(The task): Return, exactly as written, every line from the first line of the data below through the line that contains "and nothing else.".
+-------+
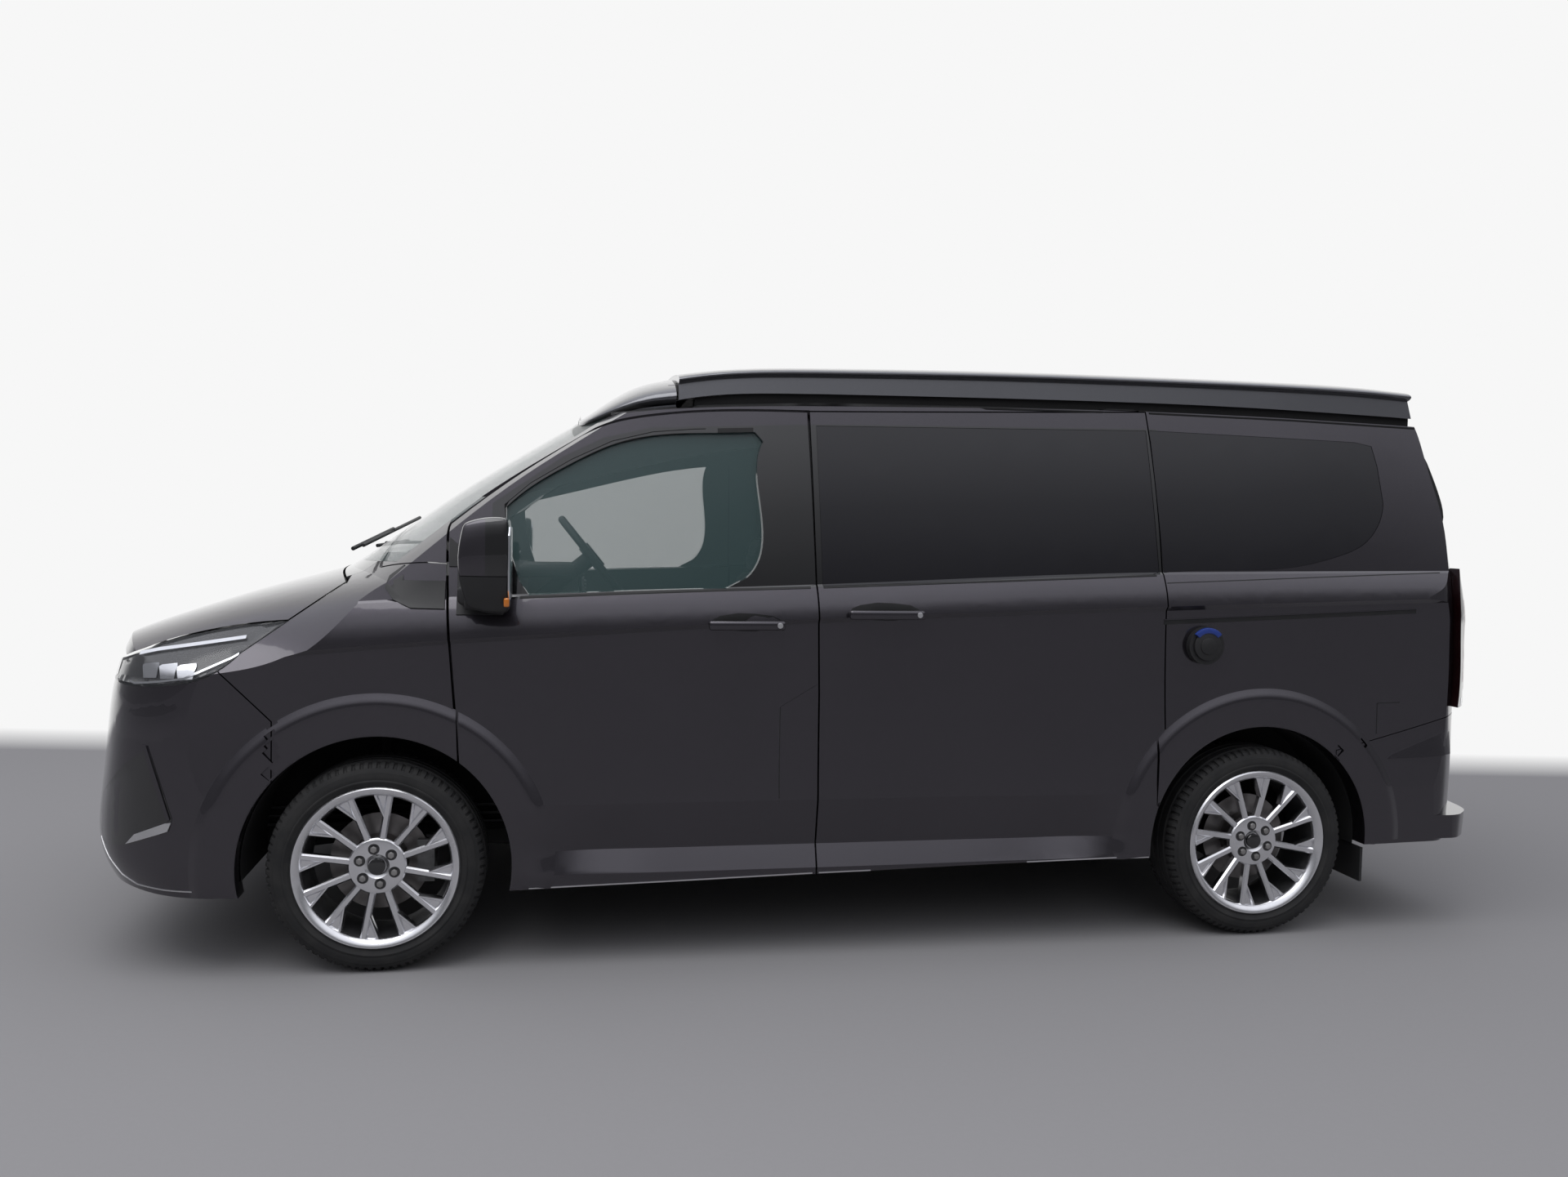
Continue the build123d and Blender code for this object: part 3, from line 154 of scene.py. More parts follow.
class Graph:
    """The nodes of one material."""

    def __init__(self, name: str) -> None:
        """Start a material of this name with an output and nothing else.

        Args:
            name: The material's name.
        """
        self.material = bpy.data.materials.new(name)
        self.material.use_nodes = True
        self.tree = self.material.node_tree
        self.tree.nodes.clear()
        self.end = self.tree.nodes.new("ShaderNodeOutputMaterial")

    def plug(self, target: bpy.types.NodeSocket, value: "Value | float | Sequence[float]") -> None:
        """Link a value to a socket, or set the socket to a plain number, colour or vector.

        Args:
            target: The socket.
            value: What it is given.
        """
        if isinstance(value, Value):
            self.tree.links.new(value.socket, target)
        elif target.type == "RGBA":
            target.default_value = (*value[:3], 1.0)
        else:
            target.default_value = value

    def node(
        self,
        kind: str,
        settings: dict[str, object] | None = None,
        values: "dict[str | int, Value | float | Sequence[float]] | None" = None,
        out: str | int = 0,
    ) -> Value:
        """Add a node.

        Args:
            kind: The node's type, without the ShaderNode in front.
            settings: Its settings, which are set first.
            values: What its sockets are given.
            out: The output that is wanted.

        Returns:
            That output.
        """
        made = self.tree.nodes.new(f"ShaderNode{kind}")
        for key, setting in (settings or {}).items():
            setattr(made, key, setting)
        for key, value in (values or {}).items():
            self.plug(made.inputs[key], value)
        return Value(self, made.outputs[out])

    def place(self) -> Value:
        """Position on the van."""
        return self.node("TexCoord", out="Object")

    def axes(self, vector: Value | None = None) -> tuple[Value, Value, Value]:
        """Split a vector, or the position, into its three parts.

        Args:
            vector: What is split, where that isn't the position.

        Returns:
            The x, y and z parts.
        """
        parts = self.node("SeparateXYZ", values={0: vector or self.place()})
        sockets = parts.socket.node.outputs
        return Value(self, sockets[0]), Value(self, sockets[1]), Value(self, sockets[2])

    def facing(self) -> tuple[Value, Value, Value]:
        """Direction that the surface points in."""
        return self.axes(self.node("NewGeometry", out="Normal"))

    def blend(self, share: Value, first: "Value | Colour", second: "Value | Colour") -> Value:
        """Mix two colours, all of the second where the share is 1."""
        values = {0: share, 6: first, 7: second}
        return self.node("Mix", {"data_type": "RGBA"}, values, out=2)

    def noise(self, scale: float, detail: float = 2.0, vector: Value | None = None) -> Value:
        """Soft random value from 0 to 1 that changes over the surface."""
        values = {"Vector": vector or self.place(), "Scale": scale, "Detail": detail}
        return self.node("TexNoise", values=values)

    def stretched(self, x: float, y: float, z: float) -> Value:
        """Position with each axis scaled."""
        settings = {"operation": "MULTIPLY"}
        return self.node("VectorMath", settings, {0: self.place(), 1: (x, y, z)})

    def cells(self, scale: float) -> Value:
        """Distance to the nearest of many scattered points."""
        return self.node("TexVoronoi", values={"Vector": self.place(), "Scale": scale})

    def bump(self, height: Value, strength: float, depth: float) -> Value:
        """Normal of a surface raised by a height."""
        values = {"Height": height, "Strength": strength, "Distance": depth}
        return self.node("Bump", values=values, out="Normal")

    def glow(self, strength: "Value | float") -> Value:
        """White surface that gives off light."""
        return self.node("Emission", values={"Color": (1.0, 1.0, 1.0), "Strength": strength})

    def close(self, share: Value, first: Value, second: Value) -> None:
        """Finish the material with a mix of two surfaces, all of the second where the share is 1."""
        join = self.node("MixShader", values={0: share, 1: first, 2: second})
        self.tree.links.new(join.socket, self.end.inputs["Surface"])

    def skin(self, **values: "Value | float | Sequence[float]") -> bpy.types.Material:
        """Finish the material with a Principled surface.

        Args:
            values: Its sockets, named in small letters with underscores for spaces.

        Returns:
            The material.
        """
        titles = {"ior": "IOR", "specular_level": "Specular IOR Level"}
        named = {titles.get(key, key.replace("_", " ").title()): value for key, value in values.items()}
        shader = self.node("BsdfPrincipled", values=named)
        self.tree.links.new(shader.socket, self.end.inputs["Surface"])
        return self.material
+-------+
(Exercise response):
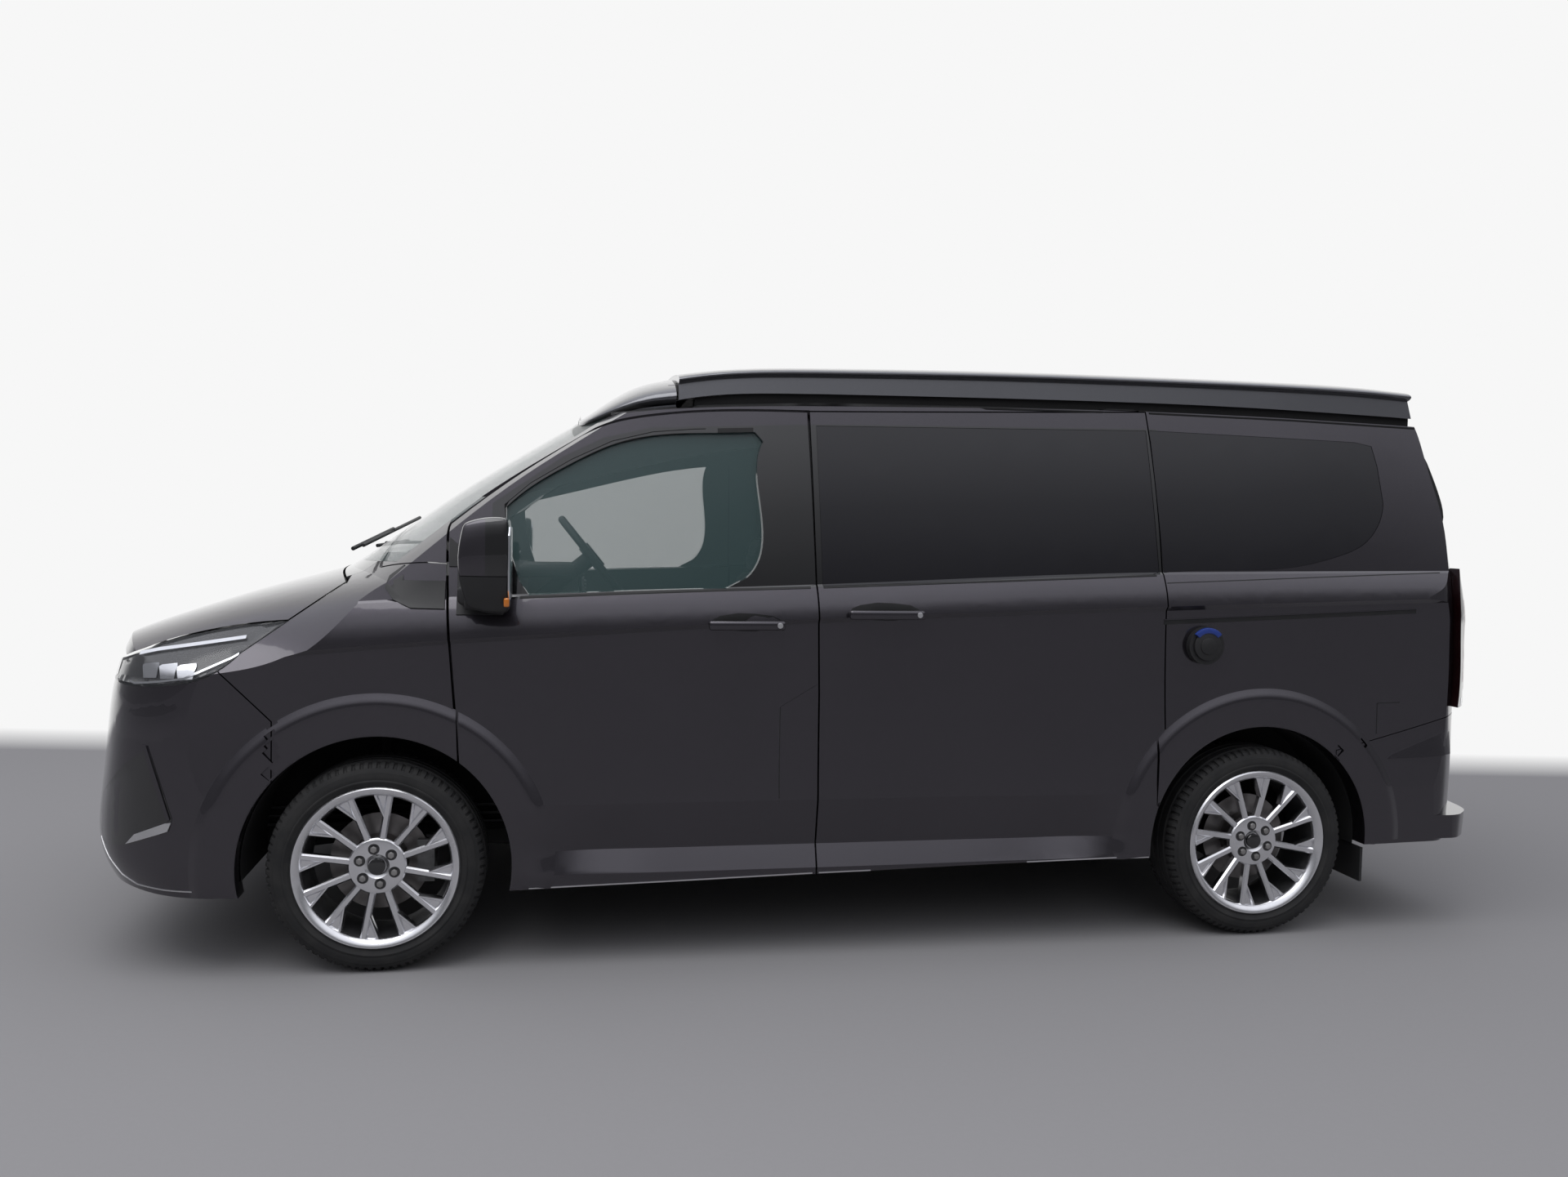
Continue the build123d and Blender code for this object: part 3, from line 154 of scene.py. More parts follow.
class Graph:
    """The nodes of one material."""

    def __init__(self, name: str) -> None:
        """Start a material of this name with an output and nothing else.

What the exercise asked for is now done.